Mais tarde vieram a Última Hora, a Tribuna da Imprensa, o Jornal do Brasil (1982 a 1989) e a Abril:
— Na editora, as pautas eram muito variadas, eu fazia fotos para várias revistas e estranhei um pouco no início. Estava acostumado com o ritmo de dois jornais, mas um era sucursal. Fiz foto até de moda, coisa que até então nunca tinha feito. Foi uma experiência muito boa, porque aprendi muita coisa, ganhei mais mobilidade. Mas ainda sinto que meu trabalho tem mais o estilo de jornal do que de revista.

Uma questão extremamente preocupante para o fotojornalismo, diz Gilson, é a violência, embora tenha iniciado a carreira nos anos 70, marcados pela repressão do regime militar:
— O crime sempre existiu, mas havia mais respeito pela imprensa e pelo nosso trabalho. A gente subia o morro para fazer uma matéria policial e o máximo que acontecia era o bandido perguntar aonde a gente ia e, quando havia problemas, nos mandar descer. Ninguém nos encostava um dedo sequer. Hoje a violência está muito forte, de todos os lados, a ponto de às vezes os jornalistas levarem pau da polícia e dos bandidos. Não há mais respeito por ninguém. É só ver o absurdo que aconteceu com o Tim Lopes e, mais recentemente, com a equipe do Dia.

A grande matéria

Gilson Barreto diz que não tem predileção por um tema específico, embora goste “do clima da rua”. Quanto à grande matéria de sua vida, relembra a seqüência da queda de um prédio em Niterói, nos anos 80:
— O nome do edifício era O Melhor de Icaraí. E ele foi interditado, porque ia cair. A imprensa estava toda no local desde a manhã daquele dia. Tinha jornais com duas equipes de plantão. Eu cheguei às 15h45 … Às 16h15, só eu fiz a seqüência do imóvel desabando. Aquela foto era mesmo para ser minha. Outra cobertura que me marcou muito foi a da campanha Diretas Já!.

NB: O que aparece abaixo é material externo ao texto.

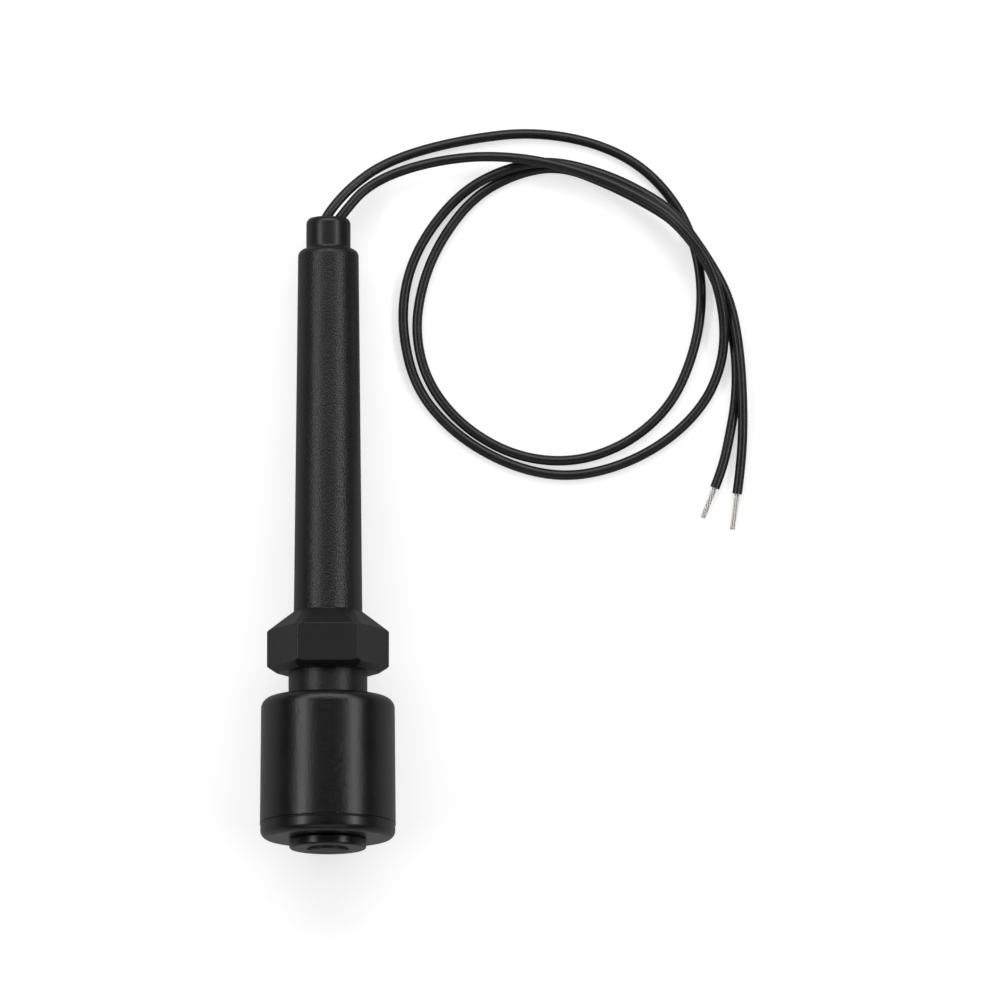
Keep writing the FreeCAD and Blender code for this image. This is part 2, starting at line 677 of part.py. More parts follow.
def rim_centre(rim_radius, far_radius, length, rounding):
    """The radius at which a rounded rim's small circle has its centre, on a drafted side."""
    draft = (far_radius.value - rim_radius.value) / length.value
    return rim_radius.value - rounding.value * (math.sqrt(1 + draft ** 2) - draft)


def resting_rims():
    """Station and radius of the small circles of the float's rim and the tube's far shoulder."""
    float_centre = rim_centre(float_top_radius, size.float_dia / 2, float_top - seam, size.float_rounding)
    tube_centre = rim_centre(tube_top_radius, size.tube_base_dia / 2, size.tube_length,
                             size.shoulder_rounding)
    float_rim = (float_top.value - size.float_rounding.value, float_centre)
    tube_rim = (tube_top.value - size.shoulder_rounding.value, tube_centre)
    return float_rim, tube_rim


def lying_angle():
    """The stem's slope when the float's rim and the tube's shoulder both touch the surface."""
    (float_station, float_centre), (tube_station, tube_centre) = resting_rims()
    along = tube_station - float_station
    across = float_centre - tube_centre
    rise = size.float_rounding.value - size.shoulder_rounding.value
    return math.atan2(across, along) + math.asin(rise / math.hypot(along, across))


def lying_placement(objects):
    """Lays the stem's frame down, foot towards -Y, centred over the origin and touching z = 0."""
    angle = lying_angle()
    turned = FreeCAD.Rotation(FreeCAD.Vector(1, 0, 0), -90 - math.degrees(angle))
    (rim_station, rim_radius), _ = resting_rims()
    height = size.float_rounding.value + rim_station * math.sin(angle) + rim_radius * math.cos(angle)
    frame = FreeCAD.Placement(FreeCAD.Vector(0, 0, height), turned)
    boxes = []
    for item in objects:
        laid = item.Shape.copy()
        laid.Placement = frame.multiply(item.Placement)
        boxes.append(laid.optimalBoundingBox(False, False))
    middle = (min(box.YMin for box in boxes) + max(box.YMax for box in boxes)) / 2
    frame.Base = FreeCAD.Vector(0, -middle, height)
    return frame


def bend(before, corner, after):
    """The tangent arc at a route's corner: its three points and its radius."""
    back = before - corner
    ahead = after - corner
    reach = BEND_SHARE * min(back.Length, ahead.Length)
    half_turn = (math.pi - back.getAngle(ahead)) / 2
    radius = reach / math.tan(half_turn)
    back.normalize()
    ahead.normalize()
    inwards = back + ahead
    inwards.normalize()
    middle = corner + inwards * (radius / math.cos(half_turn) - radius)
    return corner + back * reach, middle, corner + ahead * reach, radius


def route_wire(label, points):
    """Straight runs joined by tangent arcs; prints the arcs' radii."""
    edges = []
    radii = []
    place = points[0]
    for before, corner, after in zip(points, points[1:], points[2:]):
        start, middle, end, radius = bend(before, corner, after)
        edges.append(Part.LineSegment(place, start).toShape())
        edges.append(Part.Arc(start, middle, end).toShape())
        radii.append(radius)
        place = end
    edges.append(Part.LineSegment(place, points[-1]).toShape())
    print(label, "bend radii", " ".join("%.1f" % radius for radius in radii))
    return Part.Wire(edges)


def make_lead(label, points):
    """A lead outside the switch: a round tube along its route on the surface."""
    path = route_wire(label, points)
    radius = size.lead_dia.value / 2
    ring = Part.Wire([Part.Circle(points[0], points[1] - points[0], radius).toShape()])
    sweep = Part.BRepOffsetAPI.MakePipeShell(path)
    sweep.setTransitionMode(1)
    sweep.add(ring, False, False)
    sweep.build()
    sweep.makeSolid()
    lead = doc.addObject("Part::Feature", label)
    lead.Shape = sweep.shape()
    expected = math.pi * radius ** 2 * path.Length
    share = lead.Shape.Volume / expected
    print(label, "length %.1f mm, volume over section times length %.5f" % (path.Length, share))
    return lead


def make_bare_end(label, points, length):
    """The stripped, tinned end of a lead, straight on from its last run."""
    direction = points[-1] - points[-2]
    bare = doc.addObject("Part::Feature", label)
    bare.Shape = Part.makeCylinder(size.core_dia.value / 2, length.value, points[-1], direction)
    return bare


def lead_points(frame, across, route):
    """A lead's route: straight out of the bush's mouth, then the chosen points."""
    exit_point = frame.multVec(FreeCAD.Vector(across, 0, mouth_floor.value))
    leaning_point = frame.multVec(FreeCAD.Vector(across, 0, mouth_floor.value + FIRST_RUN))
    return [exit_point, leaning_point] + [FreeCAD.Vector(*point) for point in route]


def check_and_write(pieces):
    """Stops on any failed object, then writes each sub-part to its own file."""
    for item in doc.Objects:
        if "Invalid" in item.State or "Error" in item.State:
            raise RuntimeError("%s failed: %s" % (item.Label, item.State))
    os.makedirs("parts", exist_ok=True)
    for piece in pieces:
        if piece.Shape.isNull() or not piece.Shape.isValid():
            raise RuntimeError("%s has no valid shape" % piece.Label)
        piece.Shape.exportStep("parts/%s.step" % piece.Label)
    print(len(pieces), "sub-parts written")


def main():
    housing = make_stem_housing()
    ring = make_retaining_ring()
    shell = make_float_shell()
    cap = make_float_cap()
    bush = make_lead_bush()
    centred = [housing, ring, shell, cap, make_ring_magnet(), bush, make_potting(), *make_lower_splice()]
    on_left_line = [make_reed_glass(), *make_reed_blades(), *make_upper_splice()]
    on_left_line += make_inner_lead("left", left_inner_start, joint_middle)
    on_right_line = make_inner_lead("right", right_inner_start, splice_start)
    doc.recompute()

    frame = lying_placement([housing, ring, shell, cap, bush])
    lead_shift = lead_side.value
    for pieces, across in ((centred, 0), (on_left_line, -lead_shift), (on_right_line, lead_shift)):
        aside = FreeCAD.Placement(FreeCAD.Vector(across, 0, 0), FreeCAD.Rotation())
        for piece in pieces:
            piece.Placement = frame.multiply(aside)

    left_points = lead_points(frame, -lead_shift, LEFT_ROUTE)
    right_points = lead_points(frame, lead_shift, RIGHT_ROUTE)
    leads = [
        make_lead("left_lead", left_points),
        make_lead("right_lead", right_points),
        make_bare_end("left_lead_bare_end", left_points, size.left_strip),
        make_bare_end("right_lead_bare_end", right_points, size.right_strip),
    ]
    doc.recompute()
    check_and_write(centred + on_left_line + on_right_line + leads)
    print("stem slope %.3f degrees, frame base %s" % (math.degrees(lying_angle()), frame.Base))


main()
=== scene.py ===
"""The looks of a float level switch lying on its side: black plastic, leads and bare strands."""

import math

import bpy
from mathutils import Euler, Matrix, Vector


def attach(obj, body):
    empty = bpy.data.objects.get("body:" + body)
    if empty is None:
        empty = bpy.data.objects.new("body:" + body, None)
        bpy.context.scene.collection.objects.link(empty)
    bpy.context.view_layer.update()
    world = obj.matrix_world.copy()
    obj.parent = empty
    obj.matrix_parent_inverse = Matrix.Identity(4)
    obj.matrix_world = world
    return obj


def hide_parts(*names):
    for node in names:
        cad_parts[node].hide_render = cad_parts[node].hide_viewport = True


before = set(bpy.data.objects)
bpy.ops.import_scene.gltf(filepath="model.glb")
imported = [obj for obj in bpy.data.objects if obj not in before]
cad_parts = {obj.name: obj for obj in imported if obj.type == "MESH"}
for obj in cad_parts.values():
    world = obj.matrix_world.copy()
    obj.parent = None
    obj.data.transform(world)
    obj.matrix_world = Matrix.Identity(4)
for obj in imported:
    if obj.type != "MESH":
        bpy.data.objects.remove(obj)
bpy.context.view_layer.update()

MM = 0.001

# The stem's own line: where its foot is, and which way it runs towards the leads.
SLOPE = math.radians(4.553)
FOOT = Vector((0, -58.314, 14.2685)) * MM
STEM_LINE = Vector((0, math.cos(SLOPE), -math.sin(SLOPE)))

# Stations along the stem, from its foot, between which the moulding's finish changes.
COLLAR_START = 26.0 * MM
LEDGE = 32.85 * MM
TAPER_END = 44.1 * MM

# How far the finish takes to change there.
COLLAR_BLEND = 0.2 * MM
TAPER_BLEND = 0.3 * MM

# The leads: insulation, core, bare length and the length of each route, in metres.
LEAD_DIAMETER = 1.8 * MM
CORE_DIAMETER = 0.95 * MM
LEFT_STRIP = 6.1 * MM
RIGHT_STRIP = 6.8 * MM
LEFT_LENGTH = 0.298
RIGHT_LENGTH = 0.307
LEAD_STEPS = 12
LEAD_ROUNDNESS = 8

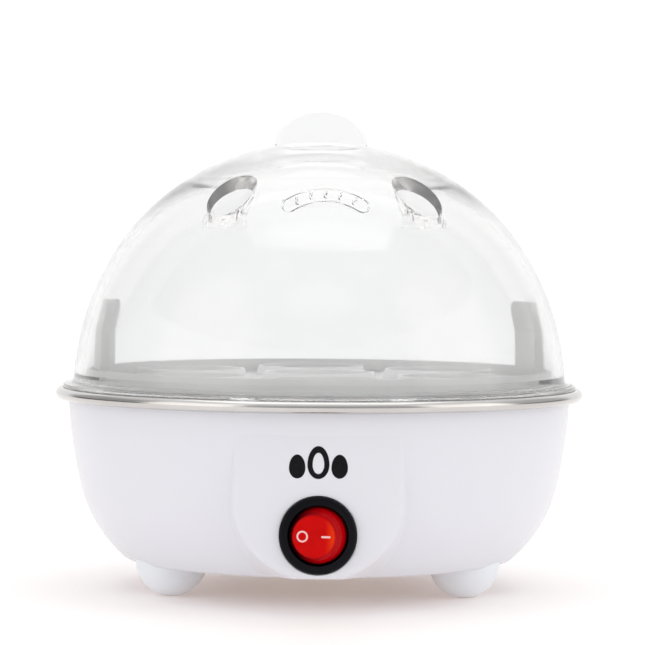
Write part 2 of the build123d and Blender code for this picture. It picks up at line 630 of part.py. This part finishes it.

O principal no fotojornalismo, o grande estímulo da profissão, segundo Gilson, é trabalhar com o inesperado:
— Uma coisa fantástica em jornal é que, quando eu saía de casa para trabalhar, a única coisa certa era que eu ia fotografar, mas não sabia o quê. O novo, a surpresa, tudo isso é estimulante nesse trabalho, porque a fotografia é o momento.